WHAT YOU WILL DO - Print the data that follows exactly.

SOURCE EXCERPT -
──────────

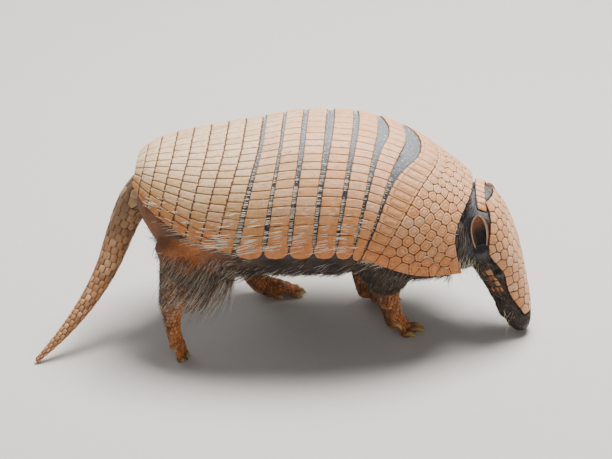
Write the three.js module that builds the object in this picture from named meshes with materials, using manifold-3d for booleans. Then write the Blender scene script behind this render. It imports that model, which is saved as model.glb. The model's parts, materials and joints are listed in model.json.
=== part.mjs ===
// A six-banded armadillo in mid stride with its nose to the ground, life size, in millimetres.
// +X runs towards the head, +Y to the animal's left and +Z up. The feet stand on z = 0.

import * as THREE from "three";
import { mergeVertices } from "three/addons/utils/BufferGeometryUtils.js";
import Module from "manifold-3d";

const wasm = await Module();
wasm.setup();

const seam = 0.4; // clear gap between neighbouring solids
const plateThickness = 3.5; // bony shell plates
const shieldThickness = 2.2; // thinner plates of the head
const degree = Math.PI / 180;
const originShift = { x: -0.42, y: 0 }; // puts the origin under the middle of the bounding box

// ---------- drawing sizes ----------

// Sections of the shell, from its rear lip over the tail to its front lip behind the ears. x and z place the
// middle of a section at the shell's lower edge, and tilt leans its top forward. belly is the trunk's depth under
// that level, and edge the angle round the section, from its top, that each half of the shell reaches.
const carapace = [
  { at: -129, z: 145, halfWidth: 30, height: 19, tilt: 12, belly: 16, edge: 74 },
  { at: -119, z: 138, halfWidth: 50, height: 35, tilt: 12, belly: 26, edge: 79 },
  { at: -100, z: 127, halfWidth: 68, height: 53, tilt: 13, belly: 38, edge: 81.5 },
  { at: -75, z: 117, halfWidth: 80, height: 69, tilt: 14, belly: 44, edge: 85.5 },
  { at: -33, z: 109.5, halfWidth: 89, height: 84, tilt: 13, belly: 42, edge: 87 },
  { at: 12, z: 111.5, halfWidth: 91, height: 87, tilt: 6.5, belly: 43, edge: 88 },
  { at: 53, z: 113, halfWidth: 90, height: 84, tilt: 9.5, belly: 46, edge: 89 },
  { at: 68, z: 112, halfWidth: 88, height: 81, tilt: 17, belly: 47, edge: 90 },
  { at: 79, z: 109.5, halfWidth: 86, height: 78, tilt: 33, belly: 46, edge: 92 },
  { at: 122, z: 91, halfWidth: 74, height: 70, tilt: 22, belly: 34, edge: 94 },
  { at: 164, z: 82.5, halfWidth: 54, height: 58, tilt: 4, belly: 22, edge: 94 },
];
const shellRoundness = 2.2; // exponent of the section's superellipse, where 2 is an ellipse

// Gaps between the plates, where soft skin shows: their middle and width at the shell's lower edge and top.
const bandGaps = [
  { sideAt: -35, sideWidth: 5.5, topAt: -34, topWidth: 4.5 },
  { sideAt: -13, sideWidth: 5.5, topAt: -13, topWidth: 3.5 },
  { sideAt: 11, sideWidth: 5.5, topAt: 11.5, topWidth: 7 },
  { sideAt: 32, sideWidth: 5, topAt: 33, topWidth: 9 },
  { sideAt: 50, sideWidth: 4, topAt: 52, topWidth: 6 },
  { sideAt: 63.5, sideWidth: 3, topAt: 67, topWidth: 6 },
  { sideAt: 71.5, sideWidth: 2, topAt: 78.5, topWidth: 8 },
];
const edgeSlot = { at: -53, width: 4, fromAngle: 72 }; // short open slot on each side of the pelvic shield
const earNotch = { depth: 18, angle: 58, spread: 30 }; // hollow in the front lip behind each ear

// The head's own frame starts at the back of the skull: x runs to the nose, y to the left, z to the forehead. edge
// is the angle round each section, from the forehead, that the head shield reaches.
const headPlace = {
  back: new THREE.Vector3(182, -2, 131),
  forward: new THREE.Vector3(0.246, -0.138, -0.96).normalize(),
  faceTurn: 7, // how far the face turns to its own right about the head's length
};
const head = [
  { at: -6, halfWidth: 17, top: -9, bottom: -32, edge: 40 },
  { at: 1, halfWidth: 26, top: 1, bottom: -37, edge: 41 },
  { at: 15, halfWidth: 33, top: 8, bottom: -39, edge: 52 },
  { at: 32, halfWidth: 36, top: 11, bottom: -38, edge: 73 },
  { at: 48, halfWidth: 35.5, top: 12.5, bottom: -35, edge: 90 },
  { at: 64, halfWidth: 31, top: 12.5, bottom: -30, edge: 71.5 },
  { at: 80, halfWidth: 24, top: 12, bottom: -25.5, edge: 83 },
  { at: 96, halfWidth: 19, top: 11, bottom: -22.5, edge: 84 },
  { at: 112, halfWidth: 15.5, top: 9, bottom: -18.5, edge: 60 },
  { at: 124, halfWidth: 13, top: 6, bottom: -15, edge: 40 },
  { at: 131, halfWidth: 9.5, top: 2.5, bottom: -10.5, edge: 40 },
];
const faceShield = { from: 3, to: 115, rows: 10, columns: 10 };
const jaw = { from: 58, mouthAtRear: -20, mouthAtTip: -7.5 };
const eye = { at: 67, side: 26.8, height: -7, radius: 4.7 };
const ear = { rootAt: 36, tipAt: 6, rootSide: 32, tipSide: 40, rootHeight: -14, tipHeight: -8, width: 7, wall: 1.3 };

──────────

ANSWER TO THIS EXERCISE -
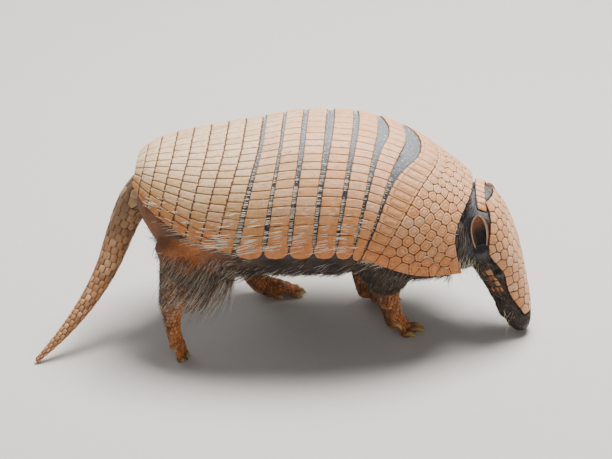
Write the three.js module that builds the object in this picture from named meshes with materials, using manifold-3d for booleans. Then write the Blender scene script behind this render. It imports that model, which is saved as model.glb. The model's parts, materials and joints are listed in model.json.
=== part.mjs ===
// A six-banded armadillo in mid stride with its nose to the ground, life size, in millimetres.
// +X runs towards the head, +Y to the animal's left and +Z up. The feet stand on z = 0.

import * as THREE from "three";
import { mergeVertices } from "three/addons/utils/BufferGeometryUtils.js";
import Module from "manifold-3d";

const wasm = await Module();
wasm.setup();

const seam = 0.4; // clear gap between neighbouring solids
const plateThickness = 3.5; // bony shell plates
const shieldThickness = 2.2; // thinner plates of the head
const degree = Math.PI / 180;
const originShift = { x: -0.42, y: 0 }; // puts the origin under the middle of the bounding box

// ---------- drawing sizes ----------

// Sections of the shell, from its rear lip over the tail to its front lip behind the ears. x and z place the
// middle of a section at the shell's lower edge, and tilt leans its top forward. belly is the trunk's depth under
// that level, and edge the angle round the section, from its top, that each half of the shell reaches.
const carapace = [
  { at: -129, z: 145, halfWidth: 30, height: 19, tilt: 12, belly: 16, edge: 74 },
  { at: -119, z: 138, halfWidth: 50, height: 35, tilt: 12, belly: 26, edge: 79 },
  { at: -100, z: 127, halfWidth: 68, height: 53, tilt: 13, belly: 38, edge: 81.5 },
  { at: -75, z: 117, halfWidth: 80, height: 69, tilt: 14, belly: 44, edge: 85.5 },
  { at: -33, z: 109.5, halfWidth: 89, height: 84, tilt: 13, belly: 42, edge: 87 },
  { at: 12, z: 111.5, halfWidth: 91, height: 87, tilt: 6.5, belly: 43, edge: 88 },
  { at: 53, z: 113, halfWidth: 90, height: 84, tilt: 9.5, belly: 46, edge: 89 },
  { at: 68, z: 112, halfWidth: 88, height: 81, tilt: 17, belly: 47, edge: 90 },
  { at: 79, z: 109.5, halfWidth: 86, height: 78, tilt: 33, belly: 46, edge: 92 },
  { at: 122, z: 91, halfWidth: 74, height: 70, tilt: 22, belly: 34, edge: 94 },
  { at: 164, z: 82.5, halfWidth: 54, height: 58, tilt: 4, belly: 22, edge: 94 },
];
const shellRoundness = 2.2; // exponent of the section's superellipse, where 2 is an ellipse

// Gaps between the plates, where soft skin shows: their middle and width at the shell's lower edge and top.
const bandGaps = [
  { sideAt: -35, sideWidth: 5.5, topAt: -34, topWidth: 4.5 },
  { sideAt: -13, sideWidth: 5.5, topAt: -13, topWidth: 3.5 },
  { sideAt: 11, sideWidth: 5.5, topAt: 11.5, topWidth: 7 },
  { sideAt: 32, sideWidth: 5, topAt: 33, topWidth: 9 },
  { sideAt: 50, sideWidth: 4, topAt: 52, topWidth: 6 },
  { sideAt: 63.5, sideWidth: 3, topAt: 67, topWidth: 6 },
  { sideAt: 71.5, sideWidth: 2, topAt: 78.5, topWidth: 8 },
];
const edgeSlot = { at: -53, width: 4, fromAngle: 72 }; // short open slot on each side of the pelvic shield
const earNotch = { depth: 18, angle: 58, spread: 30 }; // hollow in the front lip behind each ear

// The head's own frame starts at the back of the skull: x runs to the nose, y to the left, z to the forehead. edge
// is the angle round each section, from the forehead, that the head shield reaches.
const headPlace = {
  back: new THREE.Vector3(182, -2, 131),
  forward: new THREE.Vector3(0.246, -0.138, -0.96).normalize(),
  faceTurn: 7, // how far the face turns to its own right about the head's length
};
const head = [
  { at: -6, halfWidth: 17, top: -9, bottom: -32, edge: 40 },
  { at: 1, halfWidth: 26, top: 1, bottom: -37, edge: 41 },
  { at: 15, halfWidth: 33, top: 8, bottom: -39, edge: 52 },
  { at: 32, halfWidth: 36, top: 11, bottom: -38, edge: 73 },
  { at: 48, halfWidth: 35.5, top: 12.5, bottom: -35, edge: 90 },
  { at: 64, halfWidth: 31, top: 12.5, bottom: -30, edge: 71.5 },
  { at: 80, halfWidth: 24, top: 12, bottom: -25.5, edge: 83 },
  { at: 96, halfWidth: 19, top: 11, bottom: -22.5, edge: 84 },
  { at: 112, halfWidth: 15.5, top: 9, bottom: -18.5, edge: 60 },
  { at: 124, halfWidth: 13, top: 6, bottom: -15, edge: 40 },
  { at: 131, halfWidth: 9.5, top: 2.5, bottom: -10.5, edge: 40 },
];
const faceShield = { from: 3, to: 115, rows: 10, columns: 10 };
const jaw = { from: 58, mouthAtRear: -20, mouthAtTip: -7.5 };
const eye = { at: 67, side: 26.8, height: -7, radius: 4.7 };
const ear = { rootAt: 36, tipAt: 6, rootSide: 32, tipSide: 40, rootHeight: -14, tipHeight: -8, width: 7, wall: 1.3 };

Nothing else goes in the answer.